For Ankara, access to additional energy supplies would further reinforce its ambition to position itself as a regional energy hub linking Middle Eastern resources to European markets.

Essentially, Talabani's recent statement that they “have pursued all our diplomatic efforts, engaging at the highest levels with the leaders of Iran, the United States, and Turkey” is a clear indication of increased contact between Ankara and Sulaymaniyah.

Nevertheless, some risks remain that could disrupt a potential rapprochement between Ankara and Sulaymaniyah. Just as Ankara's peace process with the PKK facilitates easing the tension with Sulaymaniyah, its potential failure could also make the ties strained again, depending on the outbreak of conflict between the PKK and Türkiye.

Another sensitive issue is related to the Iranian Kurdish armed groups’ potential mobilization in Iran. In case these groups launch an operation in Iran, this could retest already fragile Ankara-PUK ties.

In fact, considering the potential adverse impact on the peace process, Türkiye closely monitors these groups, including PJAK, the PKK’s Iranian branch.
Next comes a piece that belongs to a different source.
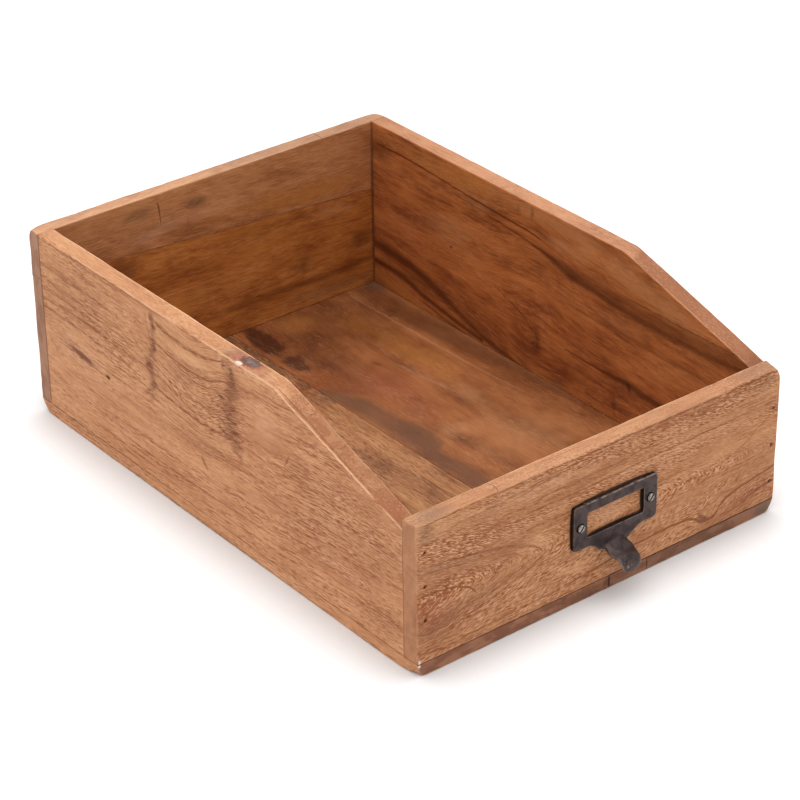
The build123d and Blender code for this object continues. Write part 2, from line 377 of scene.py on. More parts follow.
def board_attributes(board, points, outward, worn, seed):
    """What a board's material reads from each point."""
    along, across = board["grain"], board["across"]
    through = 3 - along - across
    grain = np.stack([points[:, along], points[:, across], points[:, through]], axis=1)
    if board["bends"]:
        grain = board["bends"](grain)
    axis, end = SIDES[board["inner"]]
    inside = smooth_step(0.35, 0.8, outward[:, axis] * (2 * end - 1))
    top = smooth_step(0.6, 0.95, outward[:, 2]) * (1 - inside)
    busy = np.ones(len(points))
    for u, v, half_u, half_v, change in board["busy"]:
        away = ((points[:, along] - u) / half_u) ** 2 + ((points[:, across] - v) / half_v) ** 2
        busy += change * np.exp(-away)
    stain, stain_share = paint_stains(board["stains"], points, along, across)
    top_stain, top_share = paint_stains(board["top_stains"], points, along, through)
    stain_share *= (1 - top) * (1 - board["clean_outside"] * (1 - inside))
    top_share *= top
    joined = np.maximum(stain_share + top_share, 1e-6)
    return {
        "grain": grain + grain_shift * seed,
        "edge": worn,
        "inside": inside,
        "top": top,
        "end_grain": smooth_step(0.5, 0.85, np.abs(outward[:, along])),
        "busy": np.clip(busy, 0, 2.5),
        "stain": (stain * stain_share[:, None] + top_stain * top_share[:, None]) / joined[:, None],
        "stain_share": stain_share + top_share,
    }


def add_attributes(mesh, attributes):
    """Stores named values on a mesh's points."""
    for key, values in attributes.items():
        kind = "FLOAT_VECTOR" if values.ndim == 2 else "FLOAT"
        field = "vector" if values.ndim == 2 else "value"
        made = mesh.attributes.new(key, kind, "POINT")
        made.data.foreach_set(field, values.astype(np.float32).ravel())


def build_board(board, seed):
    """A board as a smooth-shaded object, with what its material reads from each point."""
    points, quads, outward, worn = board_shape(board, seed)
    name = board["node"] + "_wood"
    mesh = bpy.data.meshes.new(name)
    mesh.from_pydata((points * MM).tolist(), [], quads.tolist())
    mesh.polygons.foreach_set("use_smooth", np.ones(len(mesh.polygons), bool))
    add_attributes(mesh, board_attributes(board, points, outward, worn, seed))
    mesh.validate()
    piece = bpy.data.objects.new(name, mesh)
    bpy.context.scene.collection.objects.link(piece)
    return piece


def colour(red, green, blue):
    """Linear colour from the 0 to 255 values that a screen shows."""
    linear = []
    for value in (red / 255, green / 255, blue / 255):
        linear.append(value / 12.92 if value <= 0.04045 else ((value + 0.055) / 1.055) ** 2.4)
    return (*linear, 1.0)


class Graph:
    """Writes a material's or a world's nodes from plain calls, which return the new outputs."""

    def __init__(self, owner):
        owner.use_nodes = True
        self.owner = owner
        self.tree = owner.node_tree
        self.shader = self.tree.nodes.get("Principled BSDF") or self.tree.nodes["Background"]

    def set(self, socket, value):
        if isinstance(value, bpy.types.NodeSocket):
            self.tree.links.new(value, socket)
        else:
            socket.default_value = value

    def give(self, name, value):
        """Sets or links one input of the shader."""
        self.set(self.shader.inputs[name], value)

    def node(self, kind, inputs=(), **settings):
        made = self.tree.nodes.new("ShaderNode" + kind)
        for key, value in settings.items():
            setattr(made, key, value)
        for key, value in dict(inputs).items():
            self.set(made.inputs[key], value)
        return made

    def attribute(self, name, output="Fac"):
        return self.node("Attribute", attribute_name=name).outputs[output]

    def math(self, operation, a, b=0.0, c=0.0, clamp=False):
        inputs = {0: a, 1: b, 2: c}
        return self.node("Math", inputs, operation=operation, use_clamp=clamp).outputs[0]

    def product(self, *factors, clamp=False):
        result = factors[0]
        for factor in factors[1:]:
            result = self.math("MULTIPLY", result, factor, clamp=clamp)
        return result

    def scaled(self, vector, x, y, z):
        inputs = {0: vector, 1: (x, y, z)}
        return self.node("VectorMath", inputs, operation="MULTIPLY").outputs[0]

    def length(self, vector):
        return self.node("VectorMath", {0: vector}, operation="LENGTH").outputs["Value"]

    def turned(self, vector, angle):
        inputs = {0: vector, "Angle": angle}
        return self.node("VectorRotate", inputs, rotation_type="Z_AXIS").outputs[0]

    def position(self):
        """Places on the object in millimetres."""
        return self.scaled(self.node("TexCoord").outputs["Object"], *[1 / MM] * 3)

    def noise(self, vector, x, y, z, detail=2.0, roughness=0.5):
        """Noise whose bumps measure x, y and z along the vector's axes."""
        inputs = {
            "Vector": self.scaled(vector, 1 / x, 1 / y, 1 / z),
            "Scale": 1.0,
            "Detail": detail,
            "Roughness": roughness,
        }
        return self.node("TexNoise", inputs).outputs[0]

    def range(self, value, low, high, to_low=0.0, to_high=1.0, smooth=True):
        kind = "SMOOTHSTEP" if smooth else "LINEAR"
        inputs = {0: value, 1: low, 2: high, 3: to_low, 4: to_high}
        return self.node("MapRange", inputs, interpolation_type=kind, clamp=True).outputs[0]

    def mix(self, share, a, b):
        made = self.node("Mix", data_type="RGBA")
        self.set(made.inputs[0], share)
        self.set(made.inputs[6], a)
        self.set(made.inputs[7], b)
        return made.outputs[2]

    def ramp(self, value, stops):
        made = self.node("ValToRGB", {0: value})
        elements = made.color_ramp.elements
        while len(elements) < len(stops):
            elements.new(0.5)
        for element, (place, shade) in zip(elements, stops):
            element.position = place
            element.color = shade
        return made.outputs[0]

    def curve(self, value, places):
        """A smooth curve through (0 to 1, 0 to 1) places."""
        made = self.node("FloatCurve", {1: value})
        points = made.mapping.curves[0].points
        while len(points) < len(places):
            points.new(0.5, 0.5)
        for point, place in zip(points, places):
            point.location = place
        made.mapping.update()
        return made.outputs[0]

    def bump(self, height, strength=1.0):
        """Surface relief from a height in millimetres."""
        inputs = {"Height": height, "Distance": MM, "Strength": strength}
        return self.node("Bump", inputs).outputs[0]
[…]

However, PUK leader Talabani’s definition of Türkiye’s concerns on the matter as "legitimate" is remarkable.

It remains unlikely whether the war will lead to regime change in Iran but predictably, PUK will review its reliance on Iran, which is going to be a continued target of the U.S. unless the regime changes or alters its policies.

In this regard, developing long-term economic and political cooperation with Türkiye, a NATO member that maintains close relations with U.S. President Donald Trump, could provide the PUK with a valuable mechanism for strategic balancing.

Ultimately, the combined effect of the peace process and declining Iranian influence amid shifting regional power dynamics is likely to create a rare window of opportunity for Ankara and the PUK to transform their historically fragile relationship into a more pragmatic and mutually beneficial partnership.